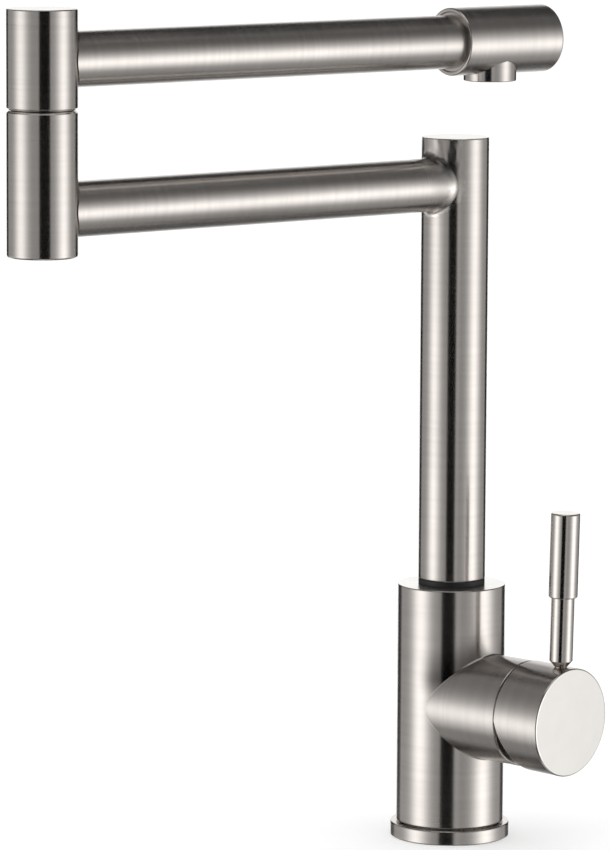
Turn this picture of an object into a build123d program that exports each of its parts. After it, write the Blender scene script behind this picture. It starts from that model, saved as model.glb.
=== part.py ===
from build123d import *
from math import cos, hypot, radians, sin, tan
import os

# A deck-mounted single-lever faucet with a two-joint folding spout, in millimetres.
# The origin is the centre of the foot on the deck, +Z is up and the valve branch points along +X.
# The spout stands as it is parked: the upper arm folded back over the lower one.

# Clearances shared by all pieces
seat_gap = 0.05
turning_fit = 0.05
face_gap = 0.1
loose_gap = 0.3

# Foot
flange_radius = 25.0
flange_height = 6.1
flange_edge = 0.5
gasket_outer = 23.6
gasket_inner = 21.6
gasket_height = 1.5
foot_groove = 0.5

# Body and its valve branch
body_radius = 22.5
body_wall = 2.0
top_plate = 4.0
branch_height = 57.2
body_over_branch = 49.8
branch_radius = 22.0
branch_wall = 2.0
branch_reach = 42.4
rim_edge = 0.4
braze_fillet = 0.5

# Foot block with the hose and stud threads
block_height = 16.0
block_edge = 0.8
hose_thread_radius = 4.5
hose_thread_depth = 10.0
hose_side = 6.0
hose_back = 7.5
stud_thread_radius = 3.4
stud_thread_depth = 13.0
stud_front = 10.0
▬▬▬
**What you need to do**
Each line with the string "from" in it needs to be found and copied.

**Expected output**
Turn this picture of an object into a build123d program that exports each of its parts. After it, write the Blender scene script behind this picture. It starts from that model, saved as model.glb.
from build123d import *
from math import cos, hypot, radians, sin, tan